Here is a summary using actual C++ code:

int ints[10]; //Non-local array, all elements ==0
int func() {
    int ints[10]; //Local array, no default value is set, but all elements are fully usable ints.
    static int sints[10]; //Static local array, all elements are initialized to 0
    Foo foos[10]; //User-defined type, all elements are constructed using the default constructor Foo::Foo();
    Foo *foos[10]; //Local array, no default value is set. The pointers point all over the place.
}

If your class has no public default constructor, it is impossible to create an array of such objects:

class NoDefault {
private:
    NoDefault(); //Make default constructor private, and hence unusable
};
NoDefault nodefaults[10]; //Impossible!
NoDefault *pnodefaults[10]; //This is fine, no objects are constructed, only pointers.

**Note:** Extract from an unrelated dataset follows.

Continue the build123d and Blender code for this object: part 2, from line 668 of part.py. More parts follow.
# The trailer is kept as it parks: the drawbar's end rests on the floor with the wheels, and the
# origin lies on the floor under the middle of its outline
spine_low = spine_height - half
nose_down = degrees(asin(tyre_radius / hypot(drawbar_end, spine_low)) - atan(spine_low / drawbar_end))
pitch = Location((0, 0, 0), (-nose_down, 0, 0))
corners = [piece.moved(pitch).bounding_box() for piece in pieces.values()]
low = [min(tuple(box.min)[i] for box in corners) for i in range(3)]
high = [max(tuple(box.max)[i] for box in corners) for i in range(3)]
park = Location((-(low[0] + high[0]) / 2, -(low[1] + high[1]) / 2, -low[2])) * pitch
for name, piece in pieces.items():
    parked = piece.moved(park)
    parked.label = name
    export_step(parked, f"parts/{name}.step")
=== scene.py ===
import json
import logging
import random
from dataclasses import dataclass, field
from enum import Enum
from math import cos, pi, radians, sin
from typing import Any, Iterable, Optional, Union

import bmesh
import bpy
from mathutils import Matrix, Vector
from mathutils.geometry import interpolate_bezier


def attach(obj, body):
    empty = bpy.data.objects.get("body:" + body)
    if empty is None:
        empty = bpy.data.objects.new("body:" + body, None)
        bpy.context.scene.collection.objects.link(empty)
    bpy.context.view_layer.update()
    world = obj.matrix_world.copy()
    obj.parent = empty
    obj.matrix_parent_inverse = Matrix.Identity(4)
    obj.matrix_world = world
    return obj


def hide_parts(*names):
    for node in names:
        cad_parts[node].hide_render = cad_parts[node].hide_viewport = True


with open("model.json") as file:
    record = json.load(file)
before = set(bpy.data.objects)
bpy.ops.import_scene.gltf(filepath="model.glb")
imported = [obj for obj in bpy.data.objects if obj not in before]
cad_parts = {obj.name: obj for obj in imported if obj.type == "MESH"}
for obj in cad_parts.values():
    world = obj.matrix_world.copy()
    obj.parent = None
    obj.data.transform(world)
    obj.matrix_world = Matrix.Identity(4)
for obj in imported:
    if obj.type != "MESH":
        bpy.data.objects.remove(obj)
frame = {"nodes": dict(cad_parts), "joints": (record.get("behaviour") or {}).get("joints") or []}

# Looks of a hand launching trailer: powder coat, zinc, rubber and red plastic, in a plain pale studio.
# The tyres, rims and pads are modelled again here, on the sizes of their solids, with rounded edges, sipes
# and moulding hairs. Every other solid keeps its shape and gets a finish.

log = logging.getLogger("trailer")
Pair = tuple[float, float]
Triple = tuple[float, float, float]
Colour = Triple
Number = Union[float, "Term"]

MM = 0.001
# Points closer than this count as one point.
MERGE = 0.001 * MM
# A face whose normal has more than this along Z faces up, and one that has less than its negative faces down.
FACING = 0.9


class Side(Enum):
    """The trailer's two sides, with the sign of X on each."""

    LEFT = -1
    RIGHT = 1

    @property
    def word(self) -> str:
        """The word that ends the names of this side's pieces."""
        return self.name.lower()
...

Note also that you cannot have an array of references. The most obvious reason is that a reference must always refer to an object. There is no such thing as a “null-reference”. One could however imagine getting around this using an initializer list, like this:

    Foo f1, f2;
    Foo& foors[2] = {f1, f2};

Now we don’t try to initialize references that don’t refer to anything. This is still not allowed though. One reason is that you cannot point to a reference, so accessing elements in the array in a normal sense like foors[1] wouldn’t make sense. In C++, you can only have arrays of objects, and references are not objects. (Pointers are objects though.)

In summary:

  • Elements of arrays of a user-defined type are initialized using the default constructor.
  • Elements of local non-static arrays of a built-in type are not explicitly initialized, and will have arbitrary values.
  • Elements of non-local and static arrays of a built-in type are initialized to their default value (0).
  • You cannot have an array of a user-defined type without a public default constructor.
  • You can only have arrays of objects and pointers, not references.